Sunday, October 19, 2008

tying up the PICU

I finished my rotation and at PICU--- I know I didn't report much on it, ok like nothing really on it, so I am gonna sum it up here!

It was intense. And as a close peds mentor told me---you have to be deranged to like it.
Call me deranged!

Because I liked it enough that I actually applied to a pediatric program. Who woulda thought?!?! I was able to cardiovert a stable arrhythmia twice, I did my first LP on a kid, and I saw more central lines placed that I believe I could now do one on my own. I took care of a ventilated congenital cardiac kiddo---balancing lasix and fluids carefully. I took care of a very sad head bleed teenager---she was in the bed of the truck when it rolled over. I managed a very dehydrated kiddo (sodium=170!) and normalized her sodium carefully. All in all--I learned a ton but I also experienced awful things.

My second to last day we had 3 children die. It was probably one of the worst days of my medical school career. (I had a hanging death of a college student while on trauma which now is in second place) The first death occurred around 9am: it was a previously healthy 6 year old who had a T&A (tonsil and adenoid removal) the previous day. At 4am, mom gave him hydrocodone and by 8am he was blue and not breathing. We coded him for 90 minutes. And just before we were about to call it, someone found a pulse. So we put him on a epinephrine drip to allow mom & dad to say goodbye. It was so sad. By the time it was all settled it was around noon. I grabbed a quick lunch and then was told there was a 2 month old boy coming in coding. He was sleeping on the couch with dad and dad woke up and he wasn't breathing. We coded him for 60 minutes, but he did not make it. The final death was a cardiac kid who went to surgery. I came up from the ED after the 2 month old didn't make it to find out that the cardiac kid died while in surgery.

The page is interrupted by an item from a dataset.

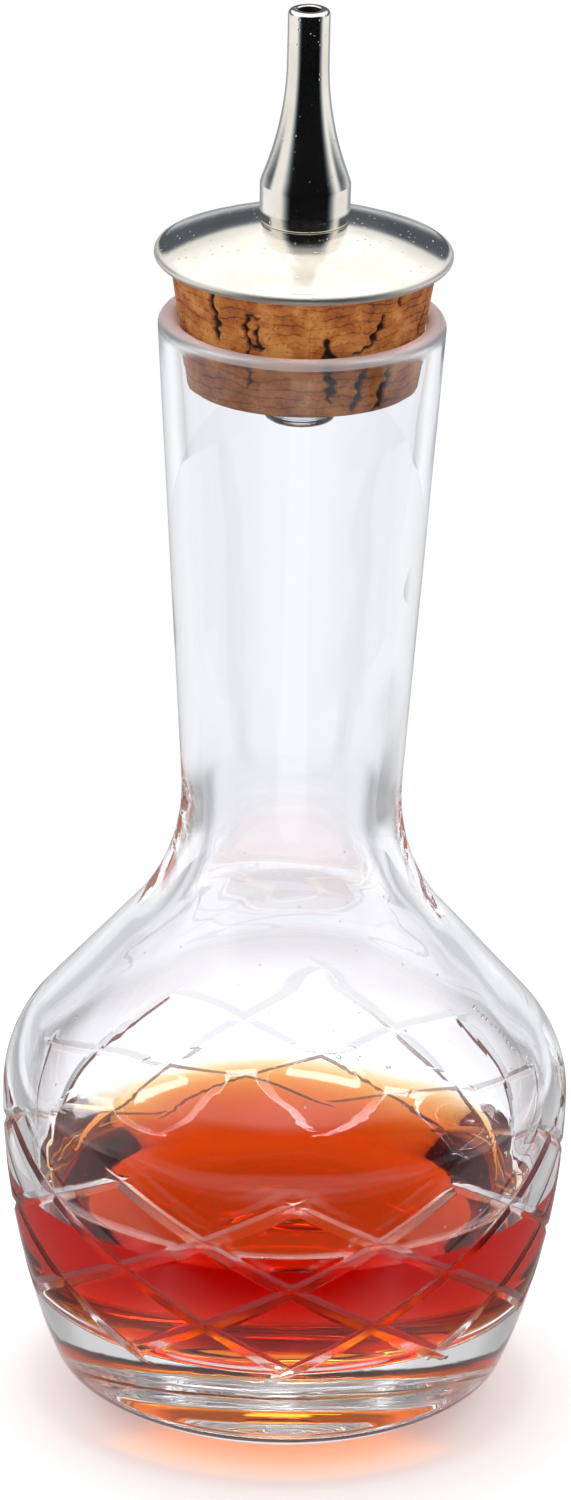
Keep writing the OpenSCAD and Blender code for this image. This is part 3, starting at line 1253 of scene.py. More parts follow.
        under = outer[:start] + [ring_at(band_low)]
        over = [ring_at(band_high)] + outer[stop:] + self.lip_rows()
        inner = list(reversed(self.inner_rows()))
        lower = self.rings(under, self.ripple_out, self.seed_out)
        patch, inside = self.lattice_patch()
        upper = self.rings(over, self.ripple_out, self.seed_out)
        hollow = self.rings(inner, -self.ripple_in, self.seed_in)
        columns = self.columns
        top_base = len(lower) + len(patch)
        hollow_base = top_base + len(upper)
        verts = np.concatenate([lower, patch, upper, hollow])
        faces = tube_faces(0, len(under), columns)
        faces += self.patch_faces(len(lower), len(lower) - columns, top_base)
        faces += tube_faces(top_base, len(over) + len(inner), columns)
        wet_z = self.fill_z + self.wet_edge + 0.01
        middles = np.array([verts[list(face), 2].max() for face in faces])
        first = np.array([min(face) for face in faces])
        slots = ((first >= hollow_base) & (middles <= wet_z + 0.2)).astype(int)
        cut = np.zeros(len(verts))
        cut[len(lower) : top_base] = inside
        lip_low = self.lip_centre[1] - self.lip_drop
        lip = np.clip((verts[:, 2] - lip_low) / (0.8 * self.lip_r), 0, 1)
        verts[:, 2] = np.maximum(verts[:, 2], 0.0)
        slots[np.array([lip[list(face)].min() for face in faces]) > 0.98] = 2
        marks = {"cut": cut, "lip": lip}
        made = make_object("cut_glass_bottle", verts, faces, [glass, wetted, satin], slots, marks)
        weld(made)
        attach(made, Body.GLASS.value)
        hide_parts("bottle")
        return made


@dataclass
class Bitters:
    """The bitters in the body: a coloured volume and the clear skin of its surface."""

    bottle: CutGlassBottle
    gap: float = 0.03
    skin_t: float = 0.1
    creep_h: float = 2.0
    creep_w: float = 2.8
    lid_rings: int = 12
    skin_shares: tuple[float, ...] = (0.0, 0.2, 0.4, 0.6)
    skin_backs: tuple[float, ...] = (
        9.6, 8.1, 6.9, 5.8, 4.8, 3.9, 3.1, 2.4, 1.8, 1.3, 0.9, 0.6, 0.35, 0.15, 0.0,
    )
    under_shares: tuple[float, ...] = (1.0, 0.75, 0.4, 0.0)

    def creep(self, back: np.ndarray | float) -> np.ndarray | float:
        """How high the surface stands over its level at a distance from the wall, in millimetres."""
        return self.creep_h * np.exp(-back / self.creep_w)

    def wall_rows(self, top: float) -> Rows:
        """Inner profile of the glass up to a height.

        Args:
            top: The height of its last point.

        Returns:
            Points as radius and height.
        """
        rows = [row for row in self.bottle.inner_rows() if row[1] < top - 0.05]
        following = self.bottle.inner_rows()[len(rows)]
        share = (top - rows[-1][1]) / (following[1] - rows[-1][1])
        return rows + [(rows[-1][0] + share * (following[0] - rows[-1][0]), top)]

    def build(
        self, volume: bpy.types.Material, surface: bpy.types.Material, within: bpy.types.Material
    ) -> list[bpy.types.Object]:
        """Builds the volume and its skin.

        Args:
            volume: Material that colours the light inside.
            surface: Material of the bitters against air.
            within: Material of the skin's underside, which light crosses unbent.

        Returns:
            The volume and the skin.
        """
        bottle = self.bottle
        columns = bottle.columns
        top = bottle.fill_z - 2 * self.skin_t
        rows = self.wall_rows(top)
        wall = bottle.rings(rows, bottle.ripple_in, bottle.seed_in, self.gap)
        turns = bottle.column_turns()
        lid = []
        for k in range(1, self.lid_rings + 1):
            radius = (rows[-1][0] - self.gap) * (1 - k / self.lid_rings)
            ring = wall[-columns:].copy()
            ring[:, :2] *= radius / (rows[-1][0] - self.gap)
            ring[:, 2] = top
            lid.append(ring)
        wall[-columns:, 2] = top
        verts = np.concatenate([wall, *lid])
        fill = make_object("bitters_volume", verts, tube_faces(0, len(verts) // columns, columns), [volume])
        weld(fill)
        edge = np.hypot(wall[-columns:, 0], wall[-columns:, 1])
        skin_rows = []
        radial = [(share, 0.0) for share in self.skin_shares] + [(1.0, back) for back in self.skin_backs]
        for share, back in radial:
            ring_r = edge * share - back
            skin_rows.append(bottle.place(ring_r, bottle.fill_z + self.creep(edge - ring_r), turns))
        under = []
        for share in self.under_shares:
            under.append(bottle.place(edge * share, np.full(columns, bottle.fill_z - self.skin_t), turns))
        verts = np.concatenate(skin_rows + under)
        count = len(verts) // columns
        slots = [0 if k < len(skin_rows) - 1 else 1 for k in range(count - 1) for _ in range(columns)]
        skin = make_object("bitters_skin", verts, tube_faces(0, count, columns), [surface, within], slots)
        weld(skin)
        for piece in (fill, skin):
            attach(piece, Body.GLASS.value)
        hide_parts("bitters")
        return [fill, skin]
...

I pretty much cried all day. But it got me thinking which is "better"---having a sudden situation, where your child passed away suddenly and out of the blue, or having a chronically sick child and them passing away in a high risk situation---aka surgery---but a situation that you believe will save their life. I am not sure which one "wins."

1 comment:

Medosopher said...

So glad you're writing something after a long time!
I've been following your blog for over a year now, you know.
I know I haven't been commenting but do write please, I like your style.